Stories about success, productivity, ambition, relationships, beauty, intelligence, power, belonging, and what it means to live a “good life.” Stories absorbed long before people are old enough to question them.
Most are inherited unconsciously through family systems, schools, media, institutions, workplaces and culture itself. Over time, these assumptions become so normalised that they stop appearing as narratives altogether. They begin to feel like reality.
Much of what people experience as inevitable is inherited conditioning repeated often enough to become invisible.
Entire lives are shaped by narratives that were never consciously chosen.
Long before people form opinions about the world, they inherit emotional atmospheres and social assumptions that teach them what to value, fear, pursue, suppress and perform in order to belong.
Worth becomes tied to productivity. Exhaustion signals seriousness. Rest requires justification. Ambition must keep moving. Independence appears more valuable than interdependence. Speed becomes synonymous with progress, visibility with significance, scarcity with inevitability.
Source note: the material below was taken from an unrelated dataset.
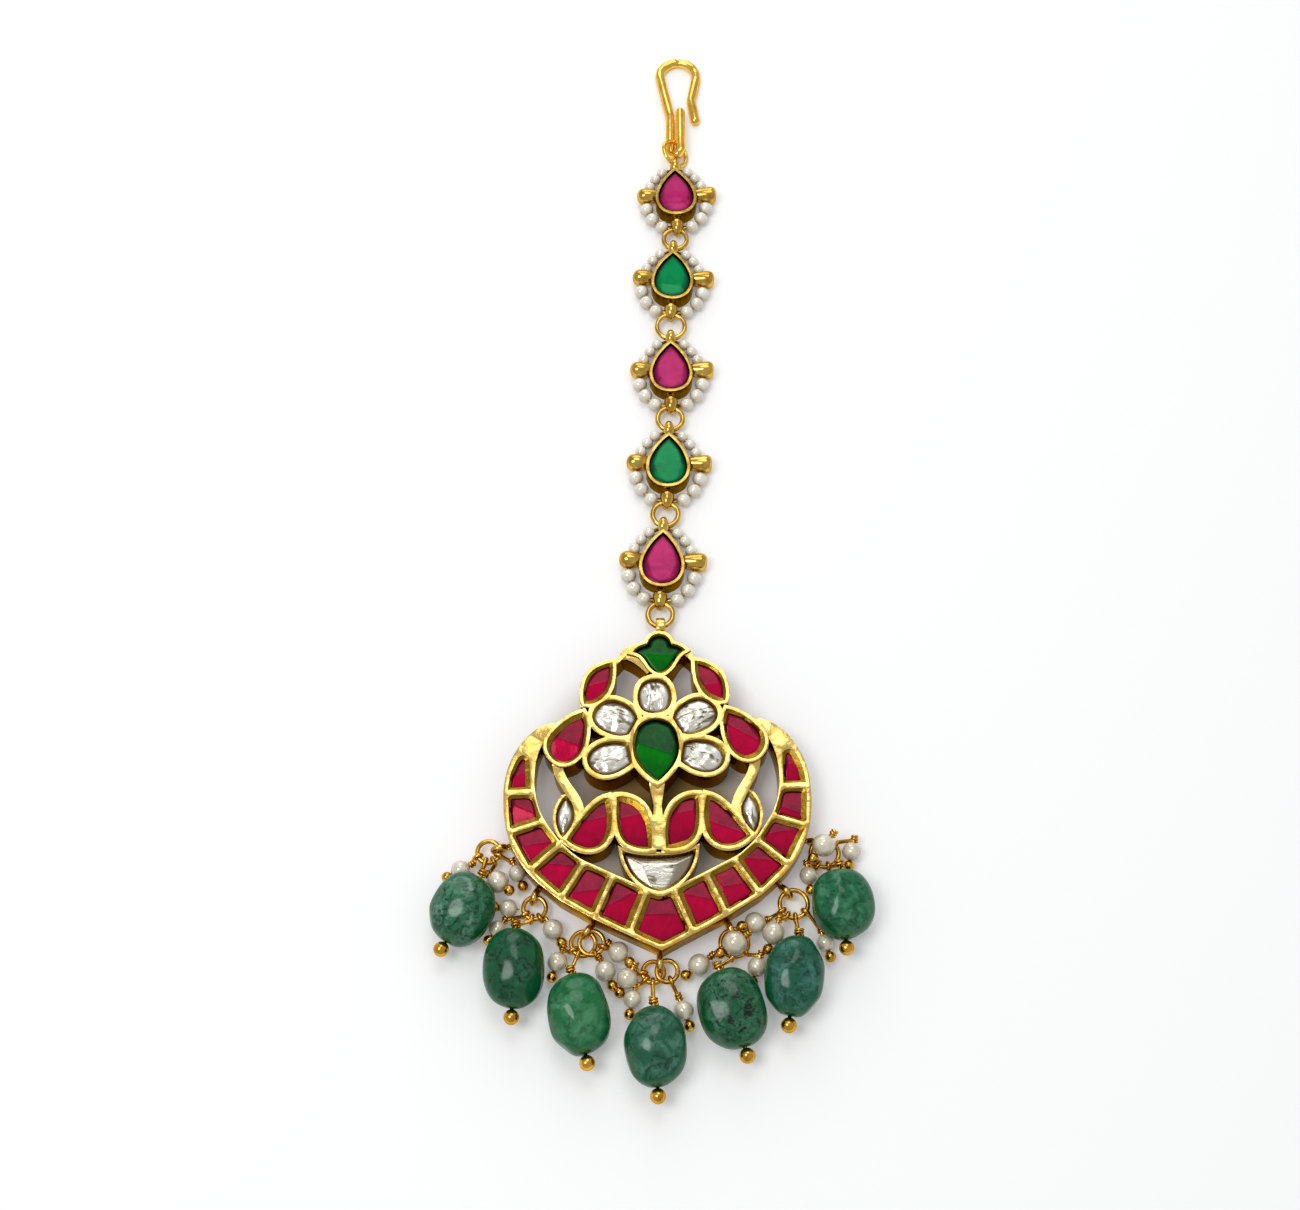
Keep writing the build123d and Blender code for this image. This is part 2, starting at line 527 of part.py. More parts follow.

Collectively reinforced narratives rarely feel ideological. They feel neutral, natural, almost unquestionable, which is precisely what makes them so powerful.
Narratives as Infrastructure
We usually speak about storytelling as though it belongs primarily to books, films or marketing campaigns, but stories have always done something much deeper than entertain or communicate. Stories organise societies. They shape perception. They establish what feels acceptable, aspirational, realistic or impossible.
Entire economies function because enough people collectively believe certain ideas about value and success. Nations are held together through narratives about identity and belonging. Organisations operate through stories about professionalism, leadership, authority and achievement. Even our technologies are shaped by narratives about optimisation, efficiency, growth and what kind of future is worth building.
The systems we live inside are not separate from storytelling. They are expressions of storytelling.
This is why I keep returning to the idea that storytelling is infrastructure.
The systems we normalise today were first made imaginable through narrative. Before something becomes policy, culture, architecture or economics, it usually begins as an idea about how the world should function and what kind of life is worth pursuing.
Systems thinker Donella Meadows wrote that culture and paradigms — the underlying mindsets and assumptions out of which systems arise, are among the highest leverage points for transformation. That insight feels especially important right now because it reminds us that lasting change is never only structural or technological. It is also narrative, relational and deeply cultural.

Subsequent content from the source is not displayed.